Asked about the union’s claims, Sarno responded that the University is “proud” of its relationships with the bargaining units representing University employees.
“We hope to build a similar relationship with the YPBA,” Sarno wrote to the News on Tuesday. “Consistent with the law, the University has communicated directly with YBPA members to ensure that they understand our perspective on important issues discussed at the table.”
The offer that Sarno presented to the union membership in those emails includes information about base wages and increases. According to that offer, which the News reviewed, union members’ base wages would increase 17.35 percent over the five-year course of the contract. The contract would cover the span of time from July 2023 to June 2028, and thus, wage increases would apply retroactively.

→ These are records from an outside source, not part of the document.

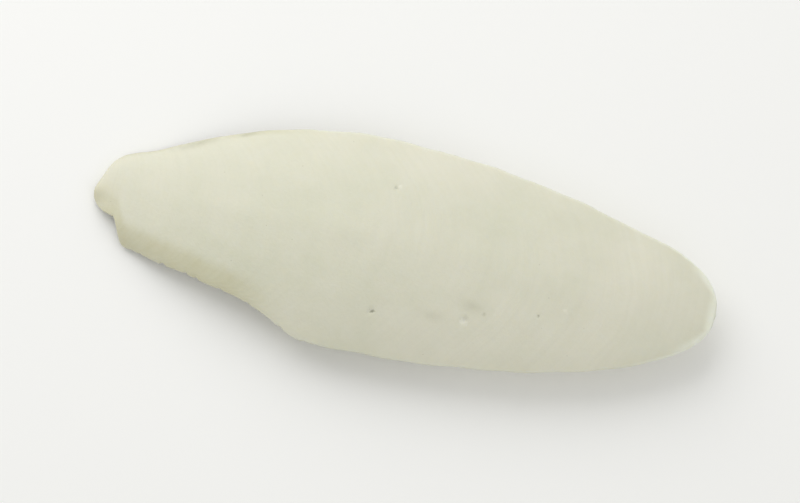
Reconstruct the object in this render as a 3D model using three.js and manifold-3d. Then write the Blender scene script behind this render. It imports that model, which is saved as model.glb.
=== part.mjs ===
// A cuttlebone, the chalky inner shell of a cuttlefish, grown as one piece and lying on its underside.
// Its upper side is an evenly domed shield with a thin rim. Its underside carries the chambered chalk:
// a smooth swelling towards the front, a long field of growth ledges running back from it into a
// shallow hollow, and two low limbs that meet in a U round the rear end of that field. A worn knob of
// a spine ends the rear tip. The near rear edge is worn back and has a bite out of it by the tip.
// Millimetres. +X points to the front end, +Z out of the shield, and the bone rests on Z = 0.
import * as THREE from "three";
import { mergeVertices } from "three/addons/utils/BufferGeometryUtils.js";
import Module from "manifold-3d";

// Driving dimensions of the whole bone.
const LENGTH = 214;
const WIDTH = 76;
const SHIELD_THICK = 1.5;
const DOME_RISE = 10; // crown of the shield above its side edges, at the widest station
const CHALK_DEPTH = 20.5; // deepest chalk below the shield, under the swelling

// Stations are fractions of the length, 0 at the rear tip and 1 at the front.
const WIDEST_AT = 0.413;
const SWELLING_AT = 0.66;
const CHALK_FRONT = 0.984; // the chalk stops here and leaves a bare shelf of shield in front of it
const CHALK_REAR = 0.03;
const LEDGE_RUN = { from: 0.085, full: 0.115, fades: 0.63, to: 0.64 }; // from the U to the swelling
const CHAMBER_RUN = { from: 0.63, full: 0.66, fades: 0.95, to: 0.98 }; // the newest chamber

// The outline is two half superellipses that meet at the widest station.
const REAR_OUTLINE = { power: 1.5, root: 0.52 };
const FRONT_OUTLINE = { power: 1.95, root: 0.52 };
const TIP_ROUNDING = { root: 0.355, till: 0.09 }; // blunts the rear tip
const FRONT_ROUNDING = { root: 0.455, from: 0.8 }; // blunts the front end a little
const FRONT_SWEEP = { by: 2.2, from: 0.8, to: 0.99 }; // the front end leans this far to the far side

// The dome of the shield flattens out towards both ends and towards the rim.
const DOME_NARROWING = 1.7;
const DOME_FULLNESS = 2.2;

// Both ends of the rim bend down from the level of its middle, the rear end further.
const REAR_DROOP = 8;
const FRONT_DROOP = 3.5;
const DROOP_POWER = 1.8;
const WING_DROOP = 3.6; // the rear side edges turn down a little more, like the lip of a spoon
const WING_AT = 0.1;
const WING_REACH = 0.12;
const WING_LIP = 6; // the higher, the narrower the lip
const RIM_SQUARENESS = 12; // the higher, the less the rim is thinned before it ends

// Bare shield left outside the chalk, measured inwards from the rim.
const REAR_FLANGE = 7;
const FRONT_FLANGE = 1.9;
const MOST_FLANGE_SHARE = 0.34;
const FLANGE_NARROWS = { from: 0.2, to: 0.6 };

// How the chalk's depth runs lengthwise and sideways.
const CHALK_SLOPE = 2.4;
const CHALK_NOSE = { power: 2.4, root: 0.8 };
const CHALK_SIDE = { rear: 6, front: 2.7, root: 0.75 }; // its section is squarer at the rear

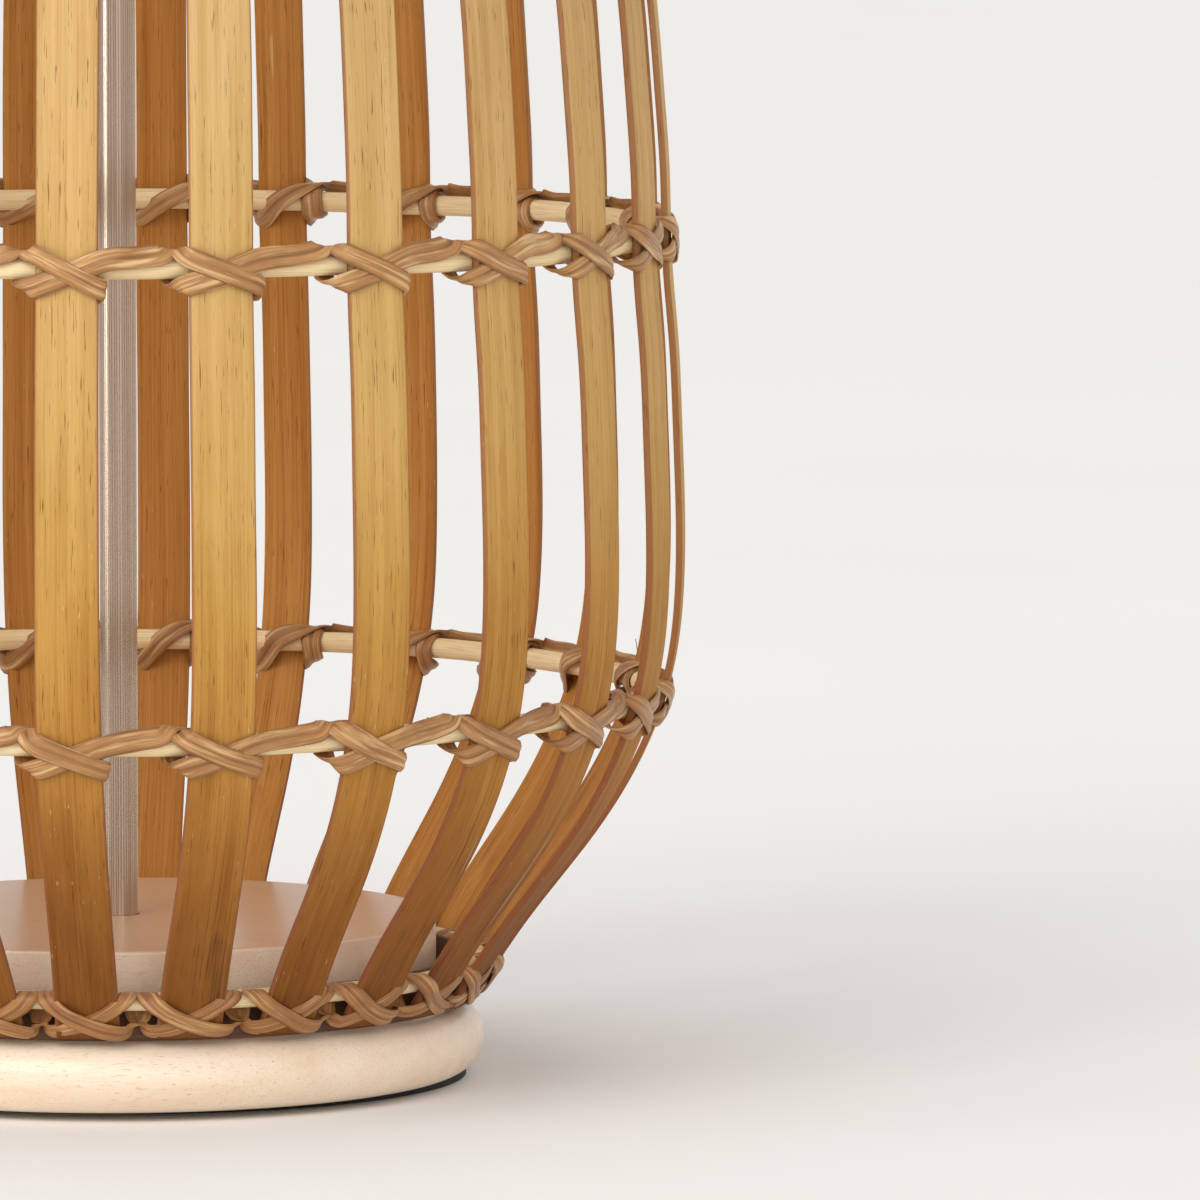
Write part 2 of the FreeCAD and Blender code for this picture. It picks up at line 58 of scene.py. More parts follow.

The University’s offer would also require union members to undergo a comprehensive drug testing program, a proposal that the union has rejected. Meanwhile, the union has advocated for a long-term disability benefits plan exempt from federal income taxes, which the University has vetoed.
Glenn Wittig, a Yale Police officer and union member of 18 years, told the News at the rally that his priorities for a new contract are “wages that can reflect and counteract” inflation. Hall cited wages and the long-term disability benefits plan as two of the significant key issues remaining.
Hall said that union representatives are slated to meet with the University this Thursday, their first meeting since February. Sarno told the News that the parties did not make any progress toward a contract agreement in the February meeting.
The union’s last contract expired in June 2023, though negotiations for a subsequent agreement had begun in February 2023 — 28 months ago.
The YPBA ratified its last contract after 28 months of negotiations with the University.